Sunday, February 26, 2006

Web Services 2.0

What with the hype of Web 2.0 I thought I'd make a bold, easy to prove wrong prediction about what will be talked about as Web Services 2.0, namely semantic Web Services.

Semantic Web Services, for instance the WSDL-S submission to W3C aim to describe the web in terms of a series of ontologies ideally in a standardised ontology language these can then be mapped, potentially automatically from one form to another to create a richly described environment that is not limited, or based on, a basic WSDL description. The ontology could include all manner of details, restrictions and rich information about itself that would help in the discovery and implementation processes.

This of course is the theory. The problem is that the tools are currently pretty basic, and are based around an assumption that I'm not sure applies that often in the enterprise, namely that I don't really know what I'm calling. While having a single enterprise data model is always a non-starter, its not right to then assume that all information can be defined in any old way and a rich ontology is required to help drive the mapping process. Most integration projects have got by fine with what they have at the moment and the amount of definition will really have to justify itself to get used.

Semantic Web Services might be the killer app for Web Services 2.0 and create a rich environment by which invocations are automatically mapped using sexy mathematical and semantic technologies.

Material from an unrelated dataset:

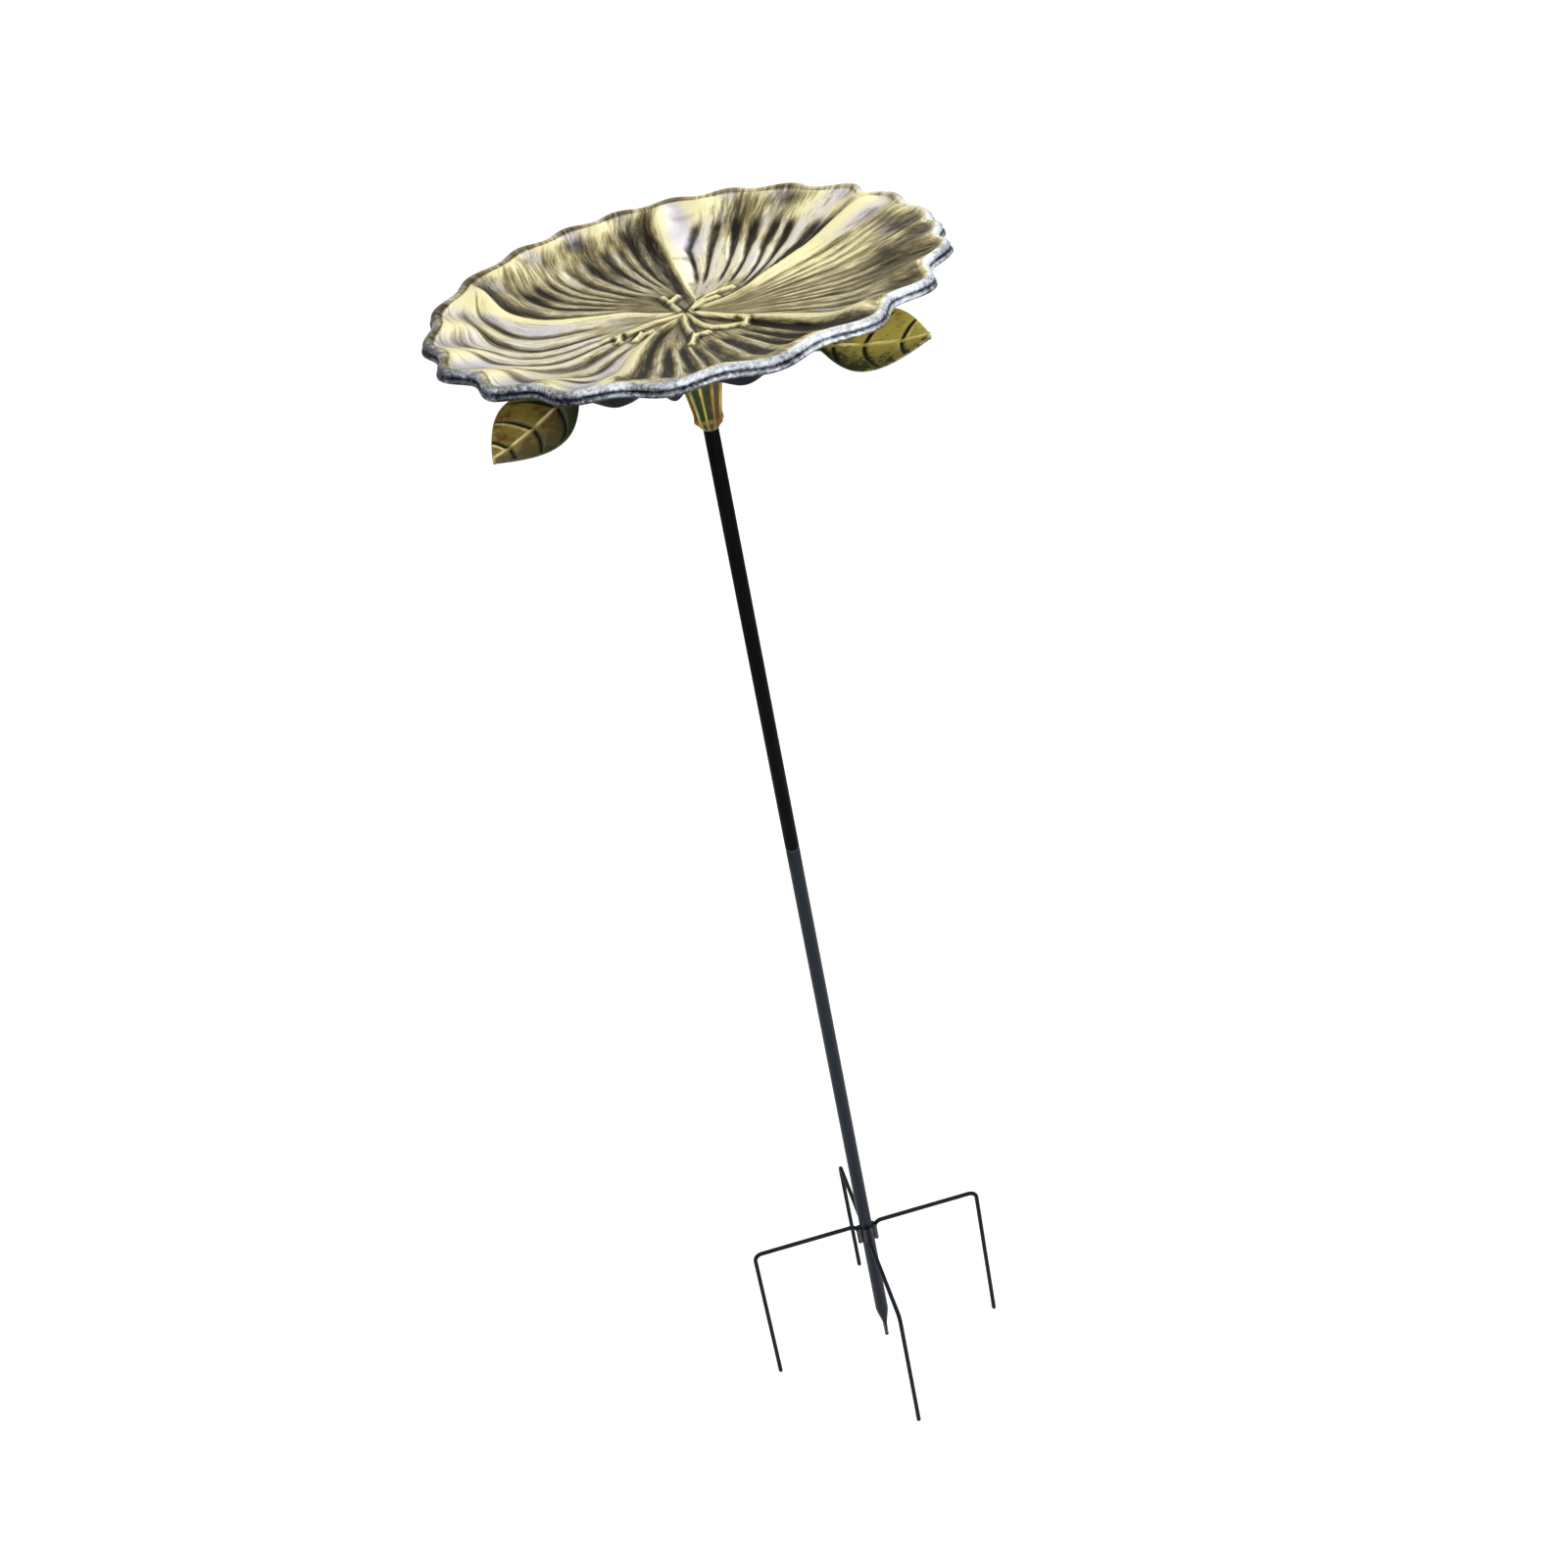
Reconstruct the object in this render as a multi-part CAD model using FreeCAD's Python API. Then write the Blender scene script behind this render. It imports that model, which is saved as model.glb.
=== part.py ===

Or of course you might still want to make sure that your PO is mapped to the right field on the invoice and do that via a simple phone call. And this is the challenge for me on how Semantic Web Services will fly in the main. Some of the technology will definitely be useful (they talk about pre-conditions and effects, but only in terms of the data not functional verification) but given that mappings are irregular elements, are are liable to stay so while companies want to know who they are dealing with, will semantics really give a real benefit for the definite increase in complexity that they bring.

If Web Services 2.0 really is about the Semantic Web then its going to get a whole lot more scary out there. The joy of Web Services 1.0 was that SOAP meant SIMPLE, with WS-* its got more complex, and with Semantics its going to get very complex indeed.